Governments were always implacably opposed to free use and file sharing because those things stood to benefit ordinary people, and they’re vehemently opposed to preventing AI companies from having to admit what copyrighted materials they used, because that might constrain capitalist profit-making in the AI sector.
The problems with this wild west attitude towards AI development are already becoming clear though, and it goes far beyond the threat these plagiarism machines represent to the creative industries.
One of the biggest problems is that post-AI datasets are getting ever more polluted with AI slop, which means AI is increasingly training itself on AI outputs rather than legitimate human-generated content.
It’s going to be increasingly difficult to train AI language models to sound human, when an ever growing proportion of what they’re trained on has been generated by sloppy first generation AI.

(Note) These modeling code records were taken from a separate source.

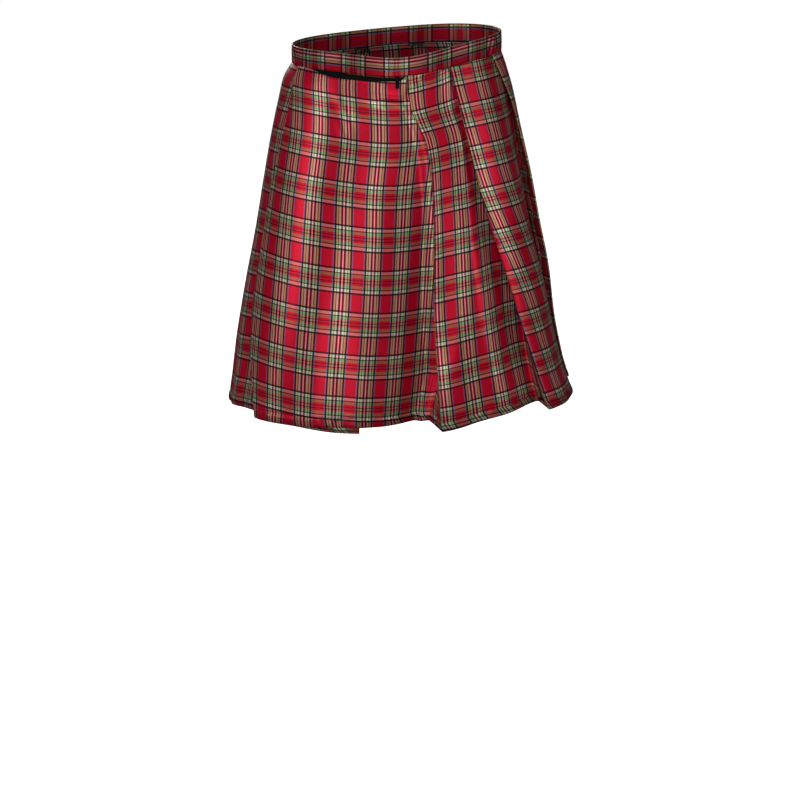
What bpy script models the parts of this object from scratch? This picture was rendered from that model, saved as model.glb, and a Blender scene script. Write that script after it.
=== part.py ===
"""Scottish kilt in its worn form, hollow, with nobody inside it.

Metres, +Z up, the front faces -Y and the viewer's right is +X. The origin is the
centre of the waist, at the middle of the waistband's height at the sides.

A level line round the skirt is an outline, an oval that the sections below set.
Places on it are an angle round the waist: 0 is the middle of the front, 90 the
viewer's right side, 180 the back and 270, or -90, the viewer's left. The cloth is
a path along that outline: it runs along a pleat's face, tucks under the next
pleat, comes back and folds forward again. Every panel is a slice of that path.
"""

import math

import bmesh
import bpy
import numpy as np

MM = 0.001

# ---- Driving sizes -------------------------------------------------------------

CLOTH = 1.0 * MM            # wall of one layer of cloth
SEAM_GAP = 0.3 * MM         # between two pieces that are sewn together
BAND_GAP = 0.45 * MM        # below the band, whose lower edge is curved
SKIRT_LENGTH = 540 * MM     # down the cloth, from the waist seam to the hem
HEM_TURN = 12 * MM          # cloth turned up inside the hem and stitched
HEM_STEP = 1.0 * MM         # height in which the wall thickens at that turning

BAND_HEIGHT = 28 * MM
BAND_TALLER = 2.5 * MM      # how much taller the band is at the right side
BAND_INNER = 1.2 * MM       # band's inner and outer face, out from the waist outline
BAND_OUTER = 4.2 * MM
WAIST_TILT = 9.5 * MM       # rise of the waist at the right side, and fall at the left
HEM_TILT = 3 * MM           # how much more than the waist the hem tilts that way
WAIST_DIP = 14.5 * MM       # dip of the waist in front
DIP_AT = 6                  # degrees: where it dips most
DIP_POWER = 4               # how closely the dip keeps to that place

FRONT_BAND_FROM = -67       # degrees: the smooth part of the band in front
FRONT_BAND_TO = 64
GATHERS = 46                # puckers of the elasticated part of the band
GATHER_DEPTH = 1.1 * MM
GATHER_SLANT = 0.9          # how far a pucker leans along the band, in puckers

EDGE_RADIUS = (0.9 * MM, 2.2 * MM)    # of a pleat's leading fold, at waist and hem
TUCK_RADIUS = (0.9 * MM, 4.0 * MM)    # of the fold inside a pleat, at waist and hem
RIDGE_SAG = 0.06            # how much lower cloth hangs for each metre it stands out
SAG_POWER = 1.6             # how a leading fold's sag grows down the skirt
SAG_REACH = 0.6             # how far across its face a leading fold's sag reaches

# ---- The skirt's outline, section by section -------------------------------------
# share: how far down the skirt. The next four are half widths and half depths of the
# outline in mm. The last two are its squareness in front and behind, 2 for an ellipse.
SECTION_COLUMNS = ("share", "left", "right", "front", "back", "square_front", "square_back")
SECTIONS = (
    (0.00, 158, 158, 114, 112, 2.05, 2.05),
    (0.05, 170, 165, 119, 124, 2.05, 2.05),
    (0.12, 177, 173, 126, 137, 2.10, 2.10),
    (0.22, 185, 181, 134, 149, 2.25, 2.15),
    (0.35, 193, 193, 143, 160, 2.40, 2.20),
    (0.50, 201, 204, 153, 169, 2.65, 2.25),
    (0.65, 212, 217, 162, 176, 2.90, 2.30),
    (0.80, 222, 226, 169, 182, 3.20, 2.35),
    (0.92, 230, 241, 174, 187, 3.40, 2.40),
    (1.00, 237, 256, 178, 190, 3.50, 2.40),
)

# ---- The pleats ------------------------------------------------------------------
# A pleat is known by its leading fold. angles says where that fold is at each of the
# levels, turns the angle through which the cloth turns in the tuck under it: 180 is
# pressed flat, 90 stands straight out. depths is the tuck's depth at waist and hem,
# recess how far in from the outline the tuck's inner fold lies at the hem, and sag
# how much lower the leading fold hangs there, all in mm.
LEVELS = (0.0, 0.1, 0.2, 0.36, 0.68, 1.0)
PRESSED = (180, 176, 172, 164, 140, 100)
PLEAT_COLUMNS = ("name", "angles", "turns", "depths", "recess", "sag")
PLEATS = (
    ("apron_edge", (-74, -71, -71, -73, -69, -58), (180, 176, 170, 158, 115, 60),
     (16, 16), 4, 3),
    ("pleat_1", (7, 11, 20, 22, 20, 22), (180, 177, 173, 168, 138, 68),
     (50, 50), 28, 7),
    ("pleat_2", (39, 41, 43, 45.5, 52, 57.5), PRESSED, (45, 28), 4, 4),
    ("pleat_3", (72, 77, 82, 85, 90, 97), PRESSED, (45, 14), 0, 3),
    ("pleat_4", (104, 109, 113, 117, 120, 123), PRESSED, (45, 25), 0, 3),
    ("pleat_5", (137, 143, 148, 151, 155, 158), PRESSED, (45, 25), 0, 3),
    ("pleat_6", (179, 183, 185, 188, 193, 197), PRESSED, (45, 25), 0, 3),
    ("pleat_7", (220, 221, 221, 222, 228, 233), PRESSED, (45, 25), 0, 3),
    ("pleat_8", (254, 254, 253, 253, 260, 267), PRESSED, (45, 24), 0, 3),
)

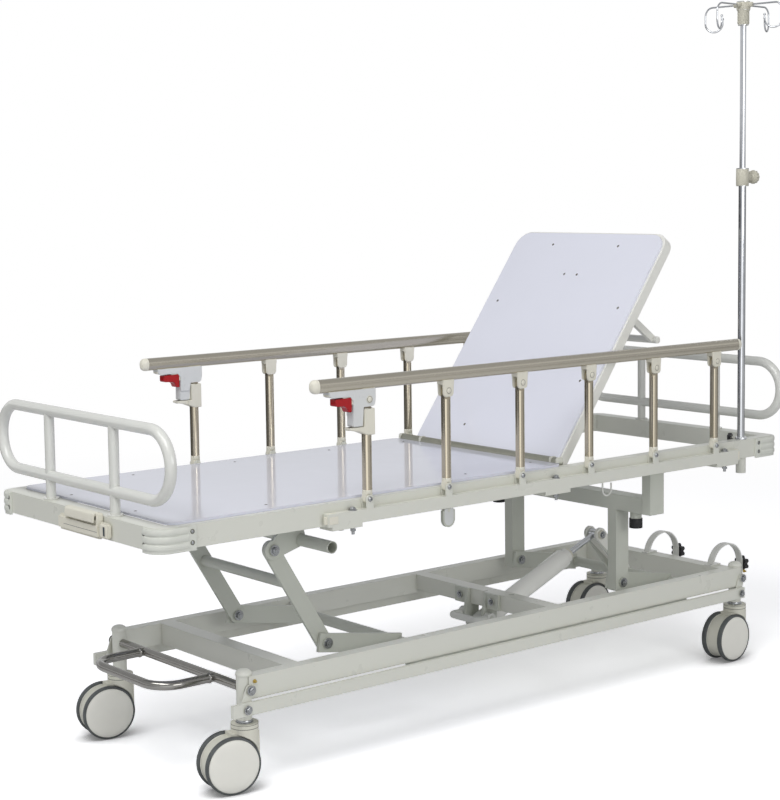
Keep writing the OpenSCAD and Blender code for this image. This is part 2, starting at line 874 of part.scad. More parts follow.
module head_crank() color(frame_white) placed() {
  torsion_tube(head_torsion_x);
  both_sides() {
    crank_plates(head_pin, head_torsion_x, head_plate_in, head_plate_out);
    y_rod(head_pin[0], head_pin[1], head_plate_out, post_out + slide_gap, pin_r);
    y_rod(head_pin[0], head_pin[1], post_out + slide_gap, post_out + slide_gap + pin_head_h, pin_head_r);
    y_rod(head_pin[0], head_pin[1], head_plate_in - pin_head_h, head_plate_in, pin_head_r);
    difference() {
      xz_plate(lever_plate_in, lever_plate_in + plate_t)
        round_bar([head_torsion_x, torsion_z], ram_eye, lever_plate_w / 2);
      y_rod(head_torsion_x, torsion_z, 0, torsion_half, torsion_r - over);
    }
  }
  sync_lug(head_torsion_x);
}

module foot_crank() color(frame_white) placed() {
  torsion_tube(foot_torsion_x);
  both_sides() {
    crank_plates(foot_pin, foot_torsion_x, foot_plate_in, foot_plate_out);
    y_rod(foot_pin[0], foot_pin[1], foot_pin_start, foot_plate_in, pin_r);
    y_rod(foot_pin[0], foot_pin[1], foot_pin_start - pin_head_h, foot_pin_start, pin_head_r);
    y_rod(foot_pin[0], foot_pin[1], foot_plate_out, foot_plate_out + pin_head_h, pin_head_r);
  }
  sync_lug(foot_torsion_x);
}

// foot_legs: two flat bars joined by a tube
module foot_legs() color(frame_white) placed() {
  both_sides() xz_plate(foot_bar_in, foot_bar_out)
    difference() {
      round_bar(foot_pin, leg_top_pin, foot_bar_w / 2);
      translate(foot_pin) circle(r = pin_r + run_gap);
      translate(leg_top_pin) circle(r = pin_r + slide_gap);
    }
  difference() {
    y_rod(leg_tube_at[0], leg_tube_at[1], -foot_bar_in, foot_bar_in, leg_tube_r);
    y_rod(leg_tube_at[0], leg_tube_at[1], -foot_bar_in - over, foot_bar_in + over, leg_tube_r - tube_wall);
  }
}

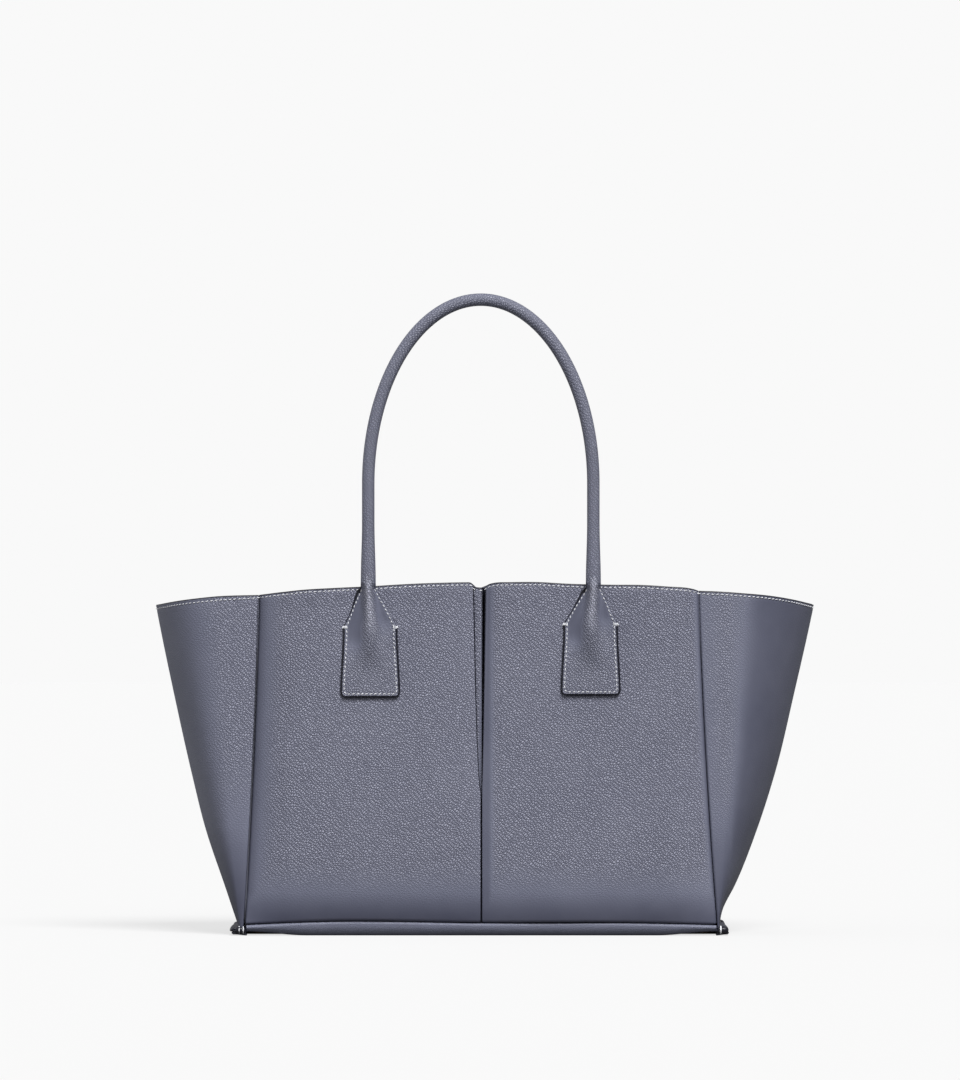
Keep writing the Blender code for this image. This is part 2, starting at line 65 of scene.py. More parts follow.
# Sewn body, measured outside the leather
BASE_DEPTH = 0.150
CREASE_AT_BASE = {LEFT: 0.1785, RIGHT: 0.1774}
CREASE_AT_RIM = {LEFT: 0.1676, RIGHT: 0.1634}
CREASE_DEPTH_AT_RIM = {LEFT: 0.0655, RIGHT: 0.0740}
LOBE_CROWN = {LEFT: 0.0150, RIGHT: 0.0060}
RIM_LEVEL = 0.246
PANEL_RIM_LEVEL = 0.262
PANEL_FOOT_LEVEL = 0.012
WALL_BOW_SHARE = 0.40
FLARE_LEAST_SHARE = 0.0001
FLARE_MOST_SHARE = 1.2
WING_FOLD_SHARE = {LEFT: 1.6, RIGHT: 1.35}
WING_FRONT_SHARE = {LEFT: 3.8, RIGHT: 2.6}
PLEAT_SIDE_DROP_SHARE = 0.22
CREASE_TURN_SHARE = 3.2
BELLY = 0.0060
BELLY_HEIGHT = 0.020
BELLY_CREASE_SHARE = 6
PANEL_WAVE = 0.0007
PANEL_WAVE_SHARES = (5.2, 2.1)
PANEL_SAG = 0.0009
PANEL_SAG_SHARES = (3.3, 0.8)
WING_WAVE = 0.0012
WING_WAVE_SHARES = (2.6, 3.0, 1.3)

# Calm leather: at 1 the grain is pressed flat and the colour turns darker as painted shade, above 1 it
# darkens further as painted shade, and below 0 it turns paler as a painted highlight
CALM_FOOT = 0.060
CALM_FOOT_FADE = 0.050
FOOT_PAINTED_SHADE = 1.75
CREASE_PAINTED_SHADE = 1.42
CALM_CREASE = {LEFT: 0.022, RIGHT: 0.007}
CALM_PLEAT = {LEFT: 0.0085, RIGHT: 0.0120}
CALM_PLEAT_FADE_SHARE = 0.6
PLEAT_PAINTED_SHADE = {LEFT: 0.25, RIGHT: 1.5}
INSERT_PAINTED_SHADOW = 1.15
CALM_WING_FOOT = 0.170
WING_FOOT_PAINTED_SHADE = 1.9
CALM_WING_START_SHARE = {LEFT: 0.26, RIGHT: 0.12}
CALM_WING_FADE_SHARE = {LEFT: 0.42, RIGHT: 0.42}
WING_FOLD_PAINTED_SHADE = {LEFT: 1.0, RIGHT: 1.5}
WING_CREASE_PAINTED_SHADE = {LEFT: 0.0, RIGHT: 1.3}
CALM_WING_CREASE_REACH = 0.0050
CALM_LAYER = 0.4
BASE_CALM_AND_SHADE = 1.0
CALM_FLANGE = 0.6
CALM_TUBE = 0.30
CALM_TUBE_FADE = 0.010
CALM_RIM_FADE = 0.008

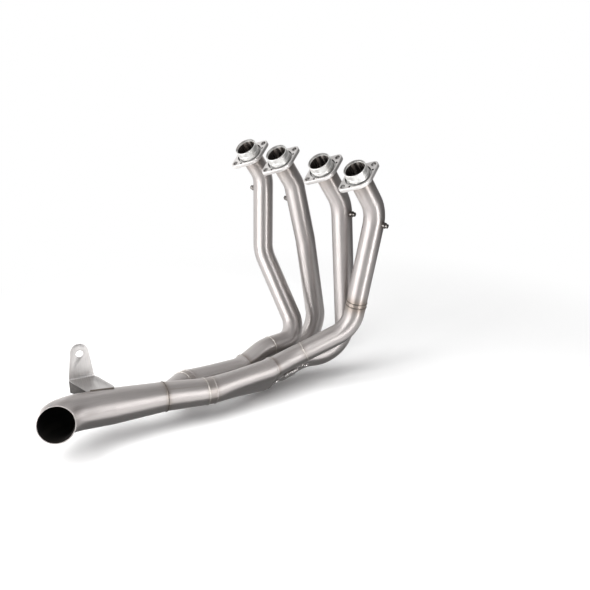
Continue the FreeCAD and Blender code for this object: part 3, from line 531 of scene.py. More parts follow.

Several AI experts are speaking out about this problem, going as far as claiming that the AI industry’s bitter opposition to any kind of regulation, oversight, or agreed standards may make them "their own worst enemy" in the long-run.
That’s before we even get into other areas of concern like:
• The growing plague of AI cheating in schools, universities, and academia
• AI churning out defamatory lies about people
• AI faking data and hallucinating made-up references
• AI promoting bonkers extreme-right conspiracy theories
• Court cases collapsing because of AI-generated references to made up case law
Keir Starmer and his inner circle have fully bought into the AI-peddlers fairy story that AI will rescue the UK economy from the doldrums, as long as they’re allowed to operate with impunity; nick everyone’s creative content without even telling them; and infest everything with AI slop as quickly and carelessly as possible.
Starmer is betting the house on AI magic beans solving Britain’s economic woes, and if this gamble comes at the price of ruining everything with AI slop, and undermining of Britain’s valuable creative industries, that’s a price he’s clearly willing to pay for his gamble.
As a disabled and chronically ill artist who is unable to work at any sort of commercially viable level in literally any job, it's darkly funny to me that they're obsessed with taking away the benefits I need to survive (in poverty) while simultaneously happily cheering on the death of the only industry I'm able to make a few pence in occasionally by selling the artwork that takes me months to complete, but is now much harder to sell because you can get a shit version for free or not much (if you're not counting the environmental cost) from the AI plagiarism machine, and the shitbags who use it to undercut real artists.
People stopped understanding what meaning is and how to detect meaning and how to tell apart meaningful content from demagogy. I see the problem in people losing ability to distinguish machine content from human creation. They themselves think like AI.